Whiteman clarified: "I'm not saying that Ronnie is out of the band. We are just saying [he is not gonna tour with us] until he gets it together [and] his family and these people that are helping him say he is good to go. We are not going to bring him in until he is ready. He has shown in the past he can't be sober on the road. Being out there in a rock and roll band is a very bad environment."

He added: "We have a long history of 40 years together. You want to give him the benefit that he is going to recover and do well. There have been so many times over the last five or six years [when] we didn't know if he was going to make it."

Younkins missed a KIX concert in Pennsylvania in March 2017 when the rest of the group was unable to reach him. He was eventually found "not in great condition and very upset," according to TMZ. A month later, his bandmates revealed that he was "headed to a rehab facility" and promised that his spot in KIX would be "waiting for him" once he was ready to resume playing with the group.

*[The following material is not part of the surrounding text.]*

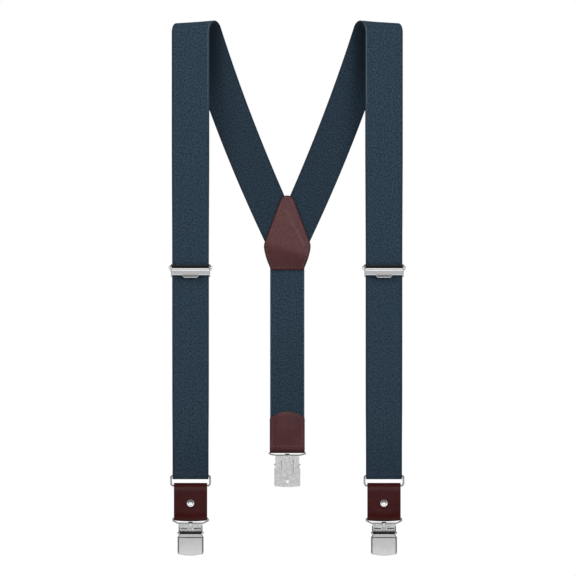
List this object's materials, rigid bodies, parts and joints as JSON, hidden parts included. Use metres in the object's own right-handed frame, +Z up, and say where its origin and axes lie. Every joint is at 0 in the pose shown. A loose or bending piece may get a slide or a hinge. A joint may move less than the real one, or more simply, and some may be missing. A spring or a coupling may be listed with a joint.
{
  "type": "suspenders",
  "caption": "Y-back elastic suspenders: two front straps with lever adjusters, wire rings, riveted leather tabs and clips, joined by a stitched leather patch to one back strap with a clip.",
  "frame": {"origin": "midway between the two shoulder loops, level with the highest point inside them, at mid thickness", "axes": "+Z up as worn, +X to the right as seen from the front, +Y from the front straps to the back strap"},
  "size_m": [0.2264, 0.0302, 0.5101],
  "materials": {
    "webbing": "blue-grey elastic webbing with a fine rib and a darker selvedge",
    "patch_leather": "smooth dark brown leather, satin, edge stitched",
    "tab_leather": "smooth red-brown leather, satin",
    "chrome": "bright nickel plate",
    "zinc_plate": "satin zinc-plated pressed steel",
    "grip_plastic": "white moulded plastic"
  },
  "bodies": {
    "root": {"left_strap": "webbing", "right_strap": "webbing", "patch_inner": "patch_leather", "patch_outer": "patch_leather", "back_strap": "webbing", "back_leather_end": "patch_leather"},
    "left_fold": {"left_strap_front_run": "webbing"},
    "left_adjuster": {"left_adjuster_frame": "zinc_plate", "left_adjuster_pin": "zinc_plate", "left_strap_return_run": "webbing"},
    "left_adjuster_lever": {"left_adjuster_lever": "chrome"},
    "left_ring": {"left_ring": "chrome"},
    "left_tab": {"left_leather_tab": "tab_leather", "left_rivet_cap": "chrome", "left_rivet_socket": "zinc_plate"},
    "left_bail": {"left_bail": "chrome"},
    "left_clip": {"left_clip_base": "zinc_plate", "left_clip_base_grip": "grip_plastic", "left_clip_pin": "zinc_plate"},
    "left_clip_lever": {"left_clip_lever": "chrome", "left_clip_lever_grip": "grip_plastic"},
    "right_fold": {"right_strap_front_run": "webbing"},
    "right_adjuster": {"right_adjuster_frame": "zinc_plate", "right_adjuster_pin": "zinc_plate", "right_strap_return_run": "webbing"},
    "right_adjuster_lever": {"right_adjuster_lever": "chrome"},
    "right_ring": {"right_ring": "chrome"},
    "right_tab": {"right_leather_tab": "tab_leather", "right_rivet_cap": "chrome", "right_rivet_socket": "zinc_plate"},
    "right_bail": {"right_bail": "chrome"},
    "right_clip": {"right_clip_base": "zinc_plate", "right_clip_base_grip": "grip_plastic", "right_clip_pin": "zinc_plate"},
    "right_clip_lever": {"right_clip_lever": "chrome", "right_clip_lever_grip": "grip_plastic"},
    "back_bail": {"back_bail": "chrome"},
    "back_clip": {"back_clip_base": "zinc_plate", "back_clip_base_grip": "grip_plastic", "back_clip_pin": "zinc_plate"},
    "back_clip_lever": {"back_clip_lever": "chrome", "back_clip_lever_grip": "grip_plastic"}
  },
  "joints": [
    {"name": "left_length", "type": "slide", "parent": "root", "child": "left_fold", "axis": [0, 0, 1], "range_m": [-0.09, 0.05], "deforming": ["left_strap_front_run"]},
    {"name": "left_adjuster_slide", "type": "slide", "parent": "left_fold", "child": "left_adjuster", "axis": [0, 0, 1], "range_m": [-0.09, 0.05], "deforming": ["left_strap_return_run"]},
    {"name": "left_adjuster_lever_hinge", "type": "hinge", "parent": "left_adjuster", "child": "left_adjuster_lever", "pos_m": [-0.092, -0.01195, -0.2321], "axis": [-1, 0, 0], "range_deg": [0, 100]},
    {"name": "left_ring_hinge", "type": "hinge", "parent": "left_fold", "child": "left_ring", "pos_m": [-0.092, -0.00715, -0.4308], "axis": [1, 0, 0], "range_deg": [-75, 75]},
    {"name": "left_tab_hinge", "type": "hinge", "parent": "left_ring", "child": "left_tab", "pos_m": [-0.092, -0.00715, -0.4402], "axis": [1, 0, 0], "range_deg": [-50, 50]},
    {"name": "left_bail_hinge", "type": "hinge", "parent": "left_tab", "child": "left_bail", "pos_m": [-0.092, -0.00715, -0.47095], "axis": [1, 0, 0], "range_deg": [-45, 45]},
    {"name": "left_clip_hinge", "type": "hinge", "parent": "left_bail", "child": "left_clip", "pos_m": [-0.092, -0.00715, -0.47585], "axis": [1, 0, 0], "range_deg": [-45, 45]},
    {"name": "left_clip_lever_hinge", "type": "hinge", "parent": "left_clip", "child": "left_clip_lever", "pos_m": [-0.092, -0.01055, -0.48495], "axis": [-1, 0, 0], "range_deg": [0, 100]},
    {"name": "right_length", "type": "slide", "parent": "root", "child": "right_fold", "axis": [0, 0, 1], "range_m": [-0.09, 0.05], "deforming": ["right_strap_front_run"]},
    {"name": "right_adjuster_slide", "type": "slide", "parent": "right_fold", "child": "right_adjuster", "axis": [0, 0, 1], "range_m": [-0.09, 0.05], "deforming": ["right_strap_return_run"]},
    {"name": "right_adjuster_lever_hinge", "type": "hinge", "parent": "right_adjuster", "child": "right_adjuster_lever", "pos_m": [0.092, -0.01195, -0.2321], "axis": [-1, 0, 0], "range_deg": [0, 100]},
    {"name": "right_ring_hinge", "type": "hinge", "parent": "right_fold", "child": "right_ring", "pos_m": [0.092, -0.00715, -0.4308], "axis": [1, 0, 0], "range_deg": [-75, 75]},
    {"name": "right_tab_hinge", "type": "hinge", "parent": "right_ring", "child": "right_tab", "pos_m": [0.092, -0.00715, -0.4402], "axis": [1, 0, 0], "range_deg": [-50, 50]},
    {"name": "right_bail_hinge", "type": "hinge", "parent": "right_tab", "child": "right_bail", "pos_m": [0.092, -0.00715, -0.47095], "axis": [1, 0, 0], "range_deg": [-45, 45]},
    {"name": "right_clip_hinge", "type": "hinge", "parent": "right_bail", "child": "right_clip", "pos_m": [0.092, -0.00715, -0.47585], "axis": [1, 0, 0], "range_deg": [-45, 45]},
    {"name": "right_clip_lever_hinge", "type": "hinge", "parent": "right_clip", "child": "right_clip_lever", "pos_m": [0.092, -0.01055, -0.48495], "axis": [-1, 0, 0], "range_deg": [0, 100]},
    {"name": "back_bail_hinge", "type": "hinge", "parent": "root", "child": "back_bail", "pos_m": [0, 0.0106, -0.40655], "axis": [1, 0, 0], "range_deg": [-45, 45]},
    {"name": "back_clip_hinge", "type": "hinge", "parent": "back_bail", "child": "back_clip", "pos_m": [0, 0.0106, -0.41145], "axis": [1, 0, 0], "range_deg": [-45, 45]},
    {"name": "back_clip_lever_hinge", "type": "hinge", "parent": "back_clip", "child": "back_clip_lever", "pos_m": [0, 0.014, -0.42055], "axis": [1, 0, 0], "range_deg": [0, 100]}
  ],
  "couplings": [
    {"joint": "left_adjuster_slide", "follows": "left_length", "ratio": 1},
    {"joint": "right_adjuster_slide", "follows": "right_length", "ratio": 1}
  ]
}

While Younkins was in rehab, he took time out to join his KIX bandmates for a performance in June 2017 at the Sweden Rock Festival.

Drug and alcohol rehab statistics show that the percentage of people who will relapse after rehab and even a period of some recovery ranges from 50% to 90%.

Most people do not manage to quit their addiction with their first attempt. They may try and fail a number of times before they manage to secure lasting sobriety.

For addicts that fall back into drug use, there is no guarantee that they will ever be able to stop again; their relapse may turn out to be a death sentence.

Over time, the life of the addict tends to deteriorate. This means that when people relapse, they may be going back to a life that is even worse than before.

Bob was a session musician for several independent label releases, and has spent most of his long career performing live in the Maryland and Washington, D.C. area with various bands, including FORCER, EVER RISE, PROJECT: EUPHORIA and, most recently, the RUSH tribute band SUN DOGS with KIX bassist Mark Schenker.